§ Exercise description: Within the entries below, find the portion that opens with the line containing "build_shell()" and closes with the line containing "obj.parent = empty". Retype that portion exactly and only.

§ Saved data entries:
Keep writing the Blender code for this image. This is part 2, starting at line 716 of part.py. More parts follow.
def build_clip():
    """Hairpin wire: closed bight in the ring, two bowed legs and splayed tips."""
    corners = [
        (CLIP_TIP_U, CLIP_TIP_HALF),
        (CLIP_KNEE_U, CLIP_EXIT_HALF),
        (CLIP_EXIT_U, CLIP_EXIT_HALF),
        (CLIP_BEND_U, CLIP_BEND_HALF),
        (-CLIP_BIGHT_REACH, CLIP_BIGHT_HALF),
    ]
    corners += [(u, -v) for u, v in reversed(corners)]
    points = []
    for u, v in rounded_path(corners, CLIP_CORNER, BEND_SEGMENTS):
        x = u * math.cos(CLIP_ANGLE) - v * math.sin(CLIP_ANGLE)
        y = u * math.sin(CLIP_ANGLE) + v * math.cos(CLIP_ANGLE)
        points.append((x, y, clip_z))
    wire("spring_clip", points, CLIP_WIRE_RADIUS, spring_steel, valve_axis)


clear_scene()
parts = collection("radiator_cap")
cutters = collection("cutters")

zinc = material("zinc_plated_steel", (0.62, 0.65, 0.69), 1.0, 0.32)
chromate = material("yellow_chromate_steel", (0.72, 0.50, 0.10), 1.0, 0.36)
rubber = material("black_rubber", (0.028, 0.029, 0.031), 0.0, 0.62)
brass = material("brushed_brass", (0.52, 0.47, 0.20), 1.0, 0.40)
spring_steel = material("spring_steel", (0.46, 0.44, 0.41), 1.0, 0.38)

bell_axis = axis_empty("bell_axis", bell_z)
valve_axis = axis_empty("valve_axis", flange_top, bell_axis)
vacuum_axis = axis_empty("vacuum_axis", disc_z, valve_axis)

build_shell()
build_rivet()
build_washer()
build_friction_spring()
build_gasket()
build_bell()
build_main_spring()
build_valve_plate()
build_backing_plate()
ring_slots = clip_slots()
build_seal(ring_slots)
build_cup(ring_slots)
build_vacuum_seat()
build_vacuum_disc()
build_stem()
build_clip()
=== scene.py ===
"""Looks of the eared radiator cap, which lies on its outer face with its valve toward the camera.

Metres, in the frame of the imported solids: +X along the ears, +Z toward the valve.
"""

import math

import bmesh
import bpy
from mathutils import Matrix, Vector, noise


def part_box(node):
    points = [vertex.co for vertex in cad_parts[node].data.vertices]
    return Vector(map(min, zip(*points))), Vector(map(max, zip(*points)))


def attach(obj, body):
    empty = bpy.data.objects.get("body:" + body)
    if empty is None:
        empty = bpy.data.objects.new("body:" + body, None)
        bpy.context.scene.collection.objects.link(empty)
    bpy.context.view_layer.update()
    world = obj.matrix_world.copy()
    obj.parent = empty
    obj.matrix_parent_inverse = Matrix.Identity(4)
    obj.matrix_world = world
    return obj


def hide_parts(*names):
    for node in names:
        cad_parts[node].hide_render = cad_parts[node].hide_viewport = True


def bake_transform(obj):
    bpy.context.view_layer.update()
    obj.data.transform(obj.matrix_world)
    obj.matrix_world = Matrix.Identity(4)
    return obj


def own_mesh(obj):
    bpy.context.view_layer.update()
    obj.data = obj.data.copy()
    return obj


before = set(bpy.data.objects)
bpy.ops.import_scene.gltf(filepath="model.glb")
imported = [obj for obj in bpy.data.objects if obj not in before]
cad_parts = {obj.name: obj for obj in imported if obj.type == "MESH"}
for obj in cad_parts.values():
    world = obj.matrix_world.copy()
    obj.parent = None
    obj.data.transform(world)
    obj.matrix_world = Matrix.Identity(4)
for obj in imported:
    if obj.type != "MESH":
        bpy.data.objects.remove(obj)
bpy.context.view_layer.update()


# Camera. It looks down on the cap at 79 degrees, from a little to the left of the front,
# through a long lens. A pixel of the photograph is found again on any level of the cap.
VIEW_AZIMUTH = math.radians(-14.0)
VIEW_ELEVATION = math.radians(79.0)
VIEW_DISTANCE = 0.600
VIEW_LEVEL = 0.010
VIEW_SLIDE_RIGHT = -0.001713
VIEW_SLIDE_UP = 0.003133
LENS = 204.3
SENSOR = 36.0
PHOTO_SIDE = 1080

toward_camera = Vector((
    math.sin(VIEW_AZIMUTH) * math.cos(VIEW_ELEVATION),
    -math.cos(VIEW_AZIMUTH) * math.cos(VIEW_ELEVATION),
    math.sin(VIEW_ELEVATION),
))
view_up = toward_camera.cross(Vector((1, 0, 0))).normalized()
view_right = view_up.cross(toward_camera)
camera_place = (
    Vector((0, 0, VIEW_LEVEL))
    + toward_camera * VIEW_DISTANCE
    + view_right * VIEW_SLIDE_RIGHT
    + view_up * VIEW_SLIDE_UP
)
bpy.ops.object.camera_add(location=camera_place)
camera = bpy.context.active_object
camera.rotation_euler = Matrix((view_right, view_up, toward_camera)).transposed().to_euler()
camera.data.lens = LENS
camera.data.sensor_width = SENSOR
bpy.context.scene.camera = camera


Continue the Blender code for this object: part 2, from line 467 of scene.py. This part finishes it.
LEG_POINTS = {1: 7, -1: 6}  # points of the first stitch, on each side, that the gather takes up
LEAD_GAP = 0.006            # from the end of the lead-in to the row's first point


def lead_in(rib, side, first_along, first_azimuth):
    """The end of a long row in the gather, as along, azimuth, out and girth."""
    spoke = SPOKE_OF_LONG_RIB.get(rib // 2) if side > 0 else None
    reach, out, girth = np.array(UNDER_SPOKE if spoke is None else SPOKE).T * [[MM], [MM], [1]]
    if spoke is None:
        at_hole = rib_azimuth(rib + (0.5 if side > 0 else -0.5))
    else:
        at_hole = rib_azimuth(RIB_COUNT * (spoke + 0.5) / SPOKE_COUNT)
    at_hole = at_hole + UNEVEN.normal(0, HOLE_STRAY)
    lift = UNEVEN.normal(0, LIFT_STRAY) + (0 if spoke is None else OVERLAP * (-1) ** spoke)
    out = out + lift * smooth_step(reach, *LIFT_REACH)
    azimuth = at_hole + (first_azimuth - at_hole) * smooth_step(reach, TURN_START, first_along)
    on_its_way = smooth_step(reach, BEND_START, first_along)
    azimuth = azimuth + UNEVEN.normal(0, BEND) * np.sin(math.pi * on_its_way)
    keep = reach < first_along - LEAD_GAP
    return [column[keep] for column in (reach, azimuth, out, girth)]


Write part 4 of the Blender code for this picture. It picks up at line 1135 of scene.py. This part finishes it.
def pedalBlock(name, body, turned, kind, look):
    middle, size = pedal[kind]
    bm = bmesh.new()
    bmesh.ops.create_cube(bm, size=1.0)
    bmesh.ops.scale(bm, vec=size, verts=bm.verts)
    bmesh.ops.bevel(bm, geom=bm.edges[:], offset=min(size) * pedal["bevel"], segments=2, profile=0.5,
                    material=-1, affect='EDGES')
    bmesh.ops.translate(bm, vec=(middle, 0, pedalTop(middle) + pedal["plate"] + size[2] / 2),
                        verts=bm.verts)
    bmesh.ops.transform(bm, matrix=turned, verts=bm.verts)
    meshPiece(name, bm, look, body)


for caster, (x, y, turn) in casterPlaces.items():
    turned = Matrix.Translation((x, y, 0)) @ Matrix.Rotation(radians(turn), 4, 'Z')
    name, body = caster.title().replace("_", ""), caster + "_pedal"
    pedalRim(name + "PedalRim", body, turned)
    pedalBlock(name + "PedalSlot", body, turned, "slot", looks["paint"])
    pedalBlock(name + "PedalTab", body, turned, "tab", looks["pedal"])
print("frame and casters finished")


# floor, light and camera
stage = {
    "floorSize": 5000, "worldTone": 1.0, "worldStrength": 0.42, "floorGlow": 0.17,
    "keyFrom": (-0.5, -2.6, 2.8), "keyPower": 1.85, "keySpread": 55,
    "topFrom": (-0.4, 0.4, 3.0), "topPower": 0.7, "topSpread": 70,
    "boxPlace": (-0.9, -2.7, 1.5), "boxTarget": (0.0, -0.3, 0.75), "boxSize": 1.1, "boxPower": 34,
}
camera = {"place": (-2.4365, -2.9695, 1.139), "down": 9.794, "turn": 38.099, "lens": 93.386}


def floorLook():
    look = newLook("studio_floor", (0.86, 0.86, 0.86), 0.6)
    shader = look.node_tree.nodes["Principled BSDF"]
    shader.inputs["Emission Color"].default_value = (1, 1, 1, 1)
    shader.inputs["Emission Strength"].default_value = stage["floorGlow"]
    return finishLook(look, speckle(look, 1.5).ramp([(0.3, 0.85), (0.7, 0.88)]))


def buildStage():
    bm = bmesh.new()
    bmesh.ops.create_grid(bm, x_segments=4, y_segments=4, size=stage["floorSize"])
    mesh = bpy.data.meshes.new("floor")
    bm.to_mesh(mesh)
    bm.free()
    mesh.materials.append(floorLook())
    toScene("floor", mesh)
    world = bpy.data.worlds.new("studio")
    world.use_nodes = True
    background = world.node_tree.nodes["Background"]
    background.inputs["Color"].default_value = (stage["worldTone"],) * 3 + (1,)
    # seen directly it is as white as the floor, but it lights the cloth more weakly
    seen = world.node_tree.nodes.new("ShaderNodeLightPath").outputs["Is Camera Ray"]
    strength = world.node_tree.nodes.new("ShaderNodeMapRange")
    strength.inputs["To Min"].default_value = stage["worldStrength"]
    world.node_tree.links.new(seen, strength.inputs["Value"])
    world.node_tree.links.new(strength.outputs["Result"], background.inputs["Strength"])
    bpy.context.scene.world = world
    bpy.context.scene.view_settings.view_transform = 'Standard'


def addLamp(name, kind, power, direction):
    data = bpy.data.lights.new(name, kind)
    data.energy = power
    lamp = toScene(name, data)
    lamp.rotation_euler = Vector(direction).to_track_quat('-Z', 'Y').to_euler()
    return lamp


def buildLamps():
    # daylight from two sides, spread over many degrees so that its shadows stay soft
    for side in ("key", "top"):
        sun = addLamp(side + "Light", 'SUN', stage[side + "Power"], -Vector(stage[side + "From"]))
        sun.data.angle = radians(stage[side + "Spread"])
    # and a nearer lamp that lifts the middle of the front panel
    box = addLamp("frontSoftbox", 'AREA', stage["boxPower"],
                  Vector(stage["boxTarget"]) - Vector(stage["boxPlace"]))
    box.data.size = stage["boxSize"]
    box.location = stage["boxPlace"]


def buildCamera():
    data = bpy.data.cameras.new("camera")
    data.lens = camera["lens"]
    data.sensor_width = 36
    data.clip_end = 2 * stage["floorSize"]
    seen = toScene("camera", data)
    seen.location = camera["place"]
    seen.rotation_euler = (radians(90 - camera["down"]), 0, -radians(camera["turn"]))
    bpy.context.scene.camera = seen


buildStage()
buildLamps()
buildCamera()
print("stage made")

§ Result:
build_shell()
build_rivet()
build_washer()
build_friction_spring()
build_gasket()
build_bell()
build_main_spring()
build_valve_plate()
build_backing_plate()
ring_slots = clip_slots()
build_seal(ring_slots)
build_cup(ring_slots)
build_vacuum_seat()
build_vacuum_disc()
build_stem()
build_clip()
=== scene.py ===
"""Looks of the eared radiator cap, which lies on its outer face with its valve toward the camera.

Metres, in the frame of the imported solids: +X along the ears, +Z toward the valve.
"""

import math

import bmesh
import bpy
from mathutils import Matrix, Vector, noise


def part_box(node):
    points = [vertex.co for vertex in cad_parts[node].data.vertices]
    return Vector(map(min, zip(*points))), Vector(map(max, zip(*points)))


def attach(obj, body):
    empty = bpy.data.objects.get("body:" + body)
    if empty is None:
        empty = bpy.data.objects.new("body:" + body, None)
        bpy.context.scene.collection.objects.link(empty)
    bpy.context.view_layer.update()
    world = obj.matrix_world.copy()
    obj.parent = empty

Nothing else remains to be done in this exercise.